The BBC has over the years helped to popularise the association of the ghost story with Christmas, adapting a number of the masterful works of M.R. James for the small screen, as well as Dickens’s The Signalman which remains one of my favourite adaptations to this day. As for the James stories, the two screen versions that I find most satisfying would probably be A Warning to the Curious and The Stalls of Barchester. When I first saw these, at rather a tender age, they made quite an impression on me, and have remained lodged in the darkened recesses of my imagination ever since. There they lurked for the span of four decades, quietly fermenting and bubbling away, providing part of that creative mulch that would prompt me to try my hand at penning a few ghost stories of my own which, so it happened, have often clustered around this darkest time of the year.

Lionel Smallwood, the snobbish and dismissive theatre critic who encounters his nemesis in the Minster of Grimstone Peverell, would not have been out of place amongst the members of the Critics’ Circle who meet their cruel and bloody fates at the hands of a vengeful Edward Lionheart, played by Vincent Price in his magnificently over-the-top comedy horror Theatre of Blood released in 1973. That said, it is not some aggrieved actor who proves to be Smallwood’s nemesis, but a mysterious guide named Agnes, who seems to be something of a fixture whenever the Christmas market returns to her small Dorset town, and the scent of mulled wine wafts about the market square.

A pair of Gothic tales, that in part seek to channel the spirit of Wilkie Collins, also possess key scenes that unfold over the Christmas period. The first of these linked stories – At Fall of Night – happens to open at the close of 1843, the same year in which A Christmas Carol was published, but unlike Dickens’s tale fails to provide any message of hopeful redemption. It will have the ladies gasping for breath, unfastening their corsets, and reaching for the smelling salts. Its follow-up – Epona – possesses a climactic scene involving the wild riot of the chase in a Boxing Day hunt, at which the eponymous spirit makes a dramatic appearance in a moment of vengeful triumph.

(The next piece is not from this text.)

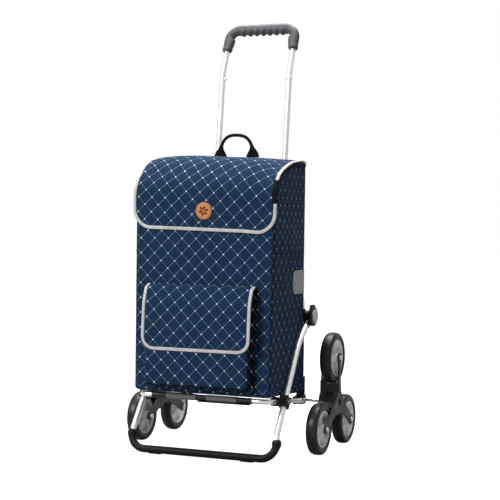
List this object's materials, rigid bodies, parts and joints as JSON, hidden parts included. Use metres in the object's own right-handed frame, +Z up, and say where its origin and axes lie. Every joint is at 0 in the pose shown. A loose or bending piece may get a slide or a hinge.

The next brace of related stories – Old Crotchet and its sequel Old Crotchet’s Return – possesses as its supernatural setting a venerable and yet modest country pile in the county of Somerset during the 1920s. The focus of the events that unfold is the now largely forgotten highpoint of the Christmas season: Twelfth Night, or more specifically Old Twelfth Night. Although the tone here encountered is much lighter than that found in some of my other pieces, there are chills to be had courtesy of a couple of spirits, both residents of Hinton St Cuthbert Manor these last few centuries past. At least two female guests have found a certain bedchamber more rewarding than they could possibly have expected, whereas the other spirit, who views the house very much as her own, takes a distinct dislike to any young lady who might cross the threshold of her domain.

I shall now close by wishing you the most merry of Christmases, and a happy New Year. If you should be in the mood to read a tale or two from amongst those mentioned above, I hope that they should afford you a few shivers, as well as a few laughs along the way in many cases.

Cheers!

H.E. Bulstrode

Agnes of Grimstone Peverell and Old Crotchet are included in the collection Anthology: Wry Out West, available from Amazon as a paperback or in Kindle.  

At Fall of Night and Epona are included in the collection Uncanny Tales from the English Shires, available from Amazon as a paperback or in Kindle.  

Old Crotchet’s Return is available from Amazon as a paperback or in Kindle.

Time Travel in 2017

It had been intended to spend the better part of this year in the 1670s and 1680s, before skipping a couple of centuries to find myself in the 1920s by November, but it didn’t quite work out that way. Whereas the year began amidst the magic, superstition and suspicion of the 1680s, in the company of Devon cunning man Robert Tooley (resulting in the publication of The Cleft Owl), and it did then proceed, as intended, to the Cornwall of the preceding decade, my imagination insisted that I turn my attention elsewhere. What led to this change of plan? The discovery of a sinister, bizarre, and unexplained crime that took place in 1530s Yorkshire, but if you should think that this prompted me to focus upon that decade, then you would be wrong, at least in the first instance, for it hurtled me forward to the 1940s, and then back to the Edwardian period. ‘But, where then is the resultant tale?’ I hear you protest. I have not finished it yet, but I will. Why not? Well, all was progressing well, until something happened. 

This autumn I took a break in an out of the way part of the Lake District, and there experienced something the like of which I have never experienced before, and for which neither I, nor my wife (who shared this experience), can find any satisfactory rational explanation. Thus did The Ghost of Scarside Beck force itself upon me, finding its way to publication before October was out. Although the spirit may have stood without the confines of time, the characters of this tale were firmly located in the 1990s. Time to return to Edwardian Yorkshire, I thought to myself, but no, my imagination had resolved otherwise, having decided that it wished to spend some time amidst the world of ghostly Victorian gothic, sending me hurtling back to 1843, and then forward to 1899. Where? In Wiltshire. Involving whom? A talented, and superstitious, Breton artist, and his subject – the alluring Lady Helena Brocklington. December was thus ushered in with At Fall of Night, which has already garnered enthusiastic reviews in the UK. 

As to where I find myself with my writing at this moment, another supernatural tale set in 1840s England is being penned (yes, that verb is appropriate, as its initial draft is being written in longhand), with the hope being that it will see the light of day before winter is out. What comes next? Well, according to my plans – and you have seen how they have panned out this year – 2018 will see me returning to 1906, before heading back to 1676, and then ending the year in early 1920s Devon. All being well, the coming year will see the publication of my first novel, which by then will have been more than three years in the writing, owing to the odd interruption, or ten.